(Task statement):
Copy out the entries below precisely; nothing is to be omitted.

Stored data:
⁂
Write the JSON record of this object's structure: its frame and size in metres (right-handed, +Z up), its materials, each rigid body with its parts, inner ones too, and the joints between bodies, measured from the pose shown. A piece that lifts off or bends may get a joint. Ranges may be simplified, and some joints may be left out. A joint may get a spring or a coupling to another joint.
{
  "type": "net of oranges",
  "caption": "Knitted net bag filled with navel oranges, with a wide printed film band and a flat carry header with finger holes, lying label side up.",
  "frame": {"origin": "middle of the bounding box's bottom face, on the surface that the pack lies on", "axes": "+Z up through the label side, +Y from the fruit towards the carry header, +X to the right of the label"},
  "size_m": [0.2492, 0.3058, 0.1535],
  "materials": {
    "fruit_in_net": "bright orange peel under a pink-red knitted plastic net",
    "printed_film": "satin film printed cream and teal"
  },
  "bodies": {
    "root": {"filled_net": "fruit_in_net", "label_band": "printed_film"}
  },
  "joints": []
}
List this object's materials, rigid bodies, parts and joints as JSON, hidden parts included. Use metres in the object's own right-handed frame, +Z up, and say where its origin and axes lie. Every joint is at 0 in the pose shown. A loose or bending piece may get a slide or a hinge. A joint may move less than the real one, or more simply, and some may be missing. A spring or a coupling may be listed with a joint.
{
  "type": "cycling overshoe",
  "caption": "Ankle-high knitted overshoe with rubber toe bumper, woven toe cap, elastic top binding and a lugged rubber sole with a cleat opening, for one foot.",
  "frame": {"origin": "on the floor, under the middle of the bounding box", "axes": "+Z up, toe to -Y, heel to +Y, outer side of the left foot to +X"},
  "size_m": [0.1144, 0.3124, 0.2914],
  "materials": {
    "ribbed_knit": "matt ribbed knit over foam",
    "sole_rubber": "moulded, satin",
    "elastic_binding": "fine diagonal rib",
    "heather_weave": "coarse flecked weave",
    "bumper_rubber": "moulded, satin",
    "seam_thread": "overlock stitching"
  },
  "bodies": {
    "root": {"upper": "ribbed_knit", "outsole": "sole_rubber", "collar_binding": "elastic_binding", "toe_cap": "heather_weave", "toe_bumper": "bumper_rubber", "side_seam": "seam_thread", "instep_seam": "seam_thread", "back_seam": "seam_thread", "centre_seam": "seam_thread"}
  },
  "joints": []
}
⁂
(Reply to the exercise):
Write the JSON record of this object's structure: its frame and size in metres (right-handed, +Z up), its materials, each rigid body with its parts, inner ones too, and the joints between bodies, measured from the pose shown. A piece that lifts off or bends may get a joint. Ranges may be simplified, and some joints may be left out. A joint may get a spring or a coupling to another joint.
{
  "type": "net of oranges",
  "caption": "Knitted net bag filled with navel oranges, with a wide printed film band and a flat carry header with finger holes, lying label side up.",
  "frame": {"origin": "middle of the bounding box's bottom face, on the surface that the pack lies on", "axes": "+Z up through the label side, +Y from the fruit towards the carry header, +X to the right of the label"},
  "size_m": [0.2492, 0.3058, 0.1535],
  "materials": {
    "fruit_in_net": "bright orange peel under a pink-red knitted plastic net",
    "printed_film": "satin film printed cream and teal"
  },
  "bodies": {
    "root": {"filled_net": "fruit_in_net", "label_band": "printed_film"}
  },
  "joints": []
}
List this object's materials, rigid bodies, parts and joints as JSON, hidden parts included. Use metres in the object's own right-handed frame, +Z up, and say where its origin and axes lie. Every joint is at 0 in the pose shown. A loose or bending piece may get a slide or a hinge. A joint may move less than the real one, or more simply, and some may be missing. A spring or a coupling may be listed with a joint.
{
  "type": "cycling overshoe",
  "caption": "Ankle-high knitted overshoe with rubber toe bumper, woven toe cap, elastic top binding and a lugged rubber sole with a cleat opening, for one foot.",
  "frame": {"origin": "on the floor, under the middle of the bounding box", "axes": "+Z up, toe to -Y, heel to +Y, outer side of the left foot to +X"},
  "size_m": [0.1144, 0.3124, 0.2914],
  "materials": {
    "ribbed_knit": "matt ribbed knit over foam",
    "sole_rubber": "moulded, satin",
    "elastic_binding": "fine diagonal rib",
    "heather_weave": "coarse flecked weave",
    "bumper_rubber": "moulded, satin",
    "seam_thread": "overlock stitching"
  },
  "bodies": {
    "root": {"upper": "ribbed_knit", "outsole": "sole_rubber", "collar_binding": "elastic_binding", "toe_cap": "heather_weave", "toe_bumper": "bumper_rubber", "side_seam": "seam_thread", "instep_seam": "seam_thread", "back_seam": "seam_thread", "centre_seam": "seam_thread"}
  },
  "joints": []
}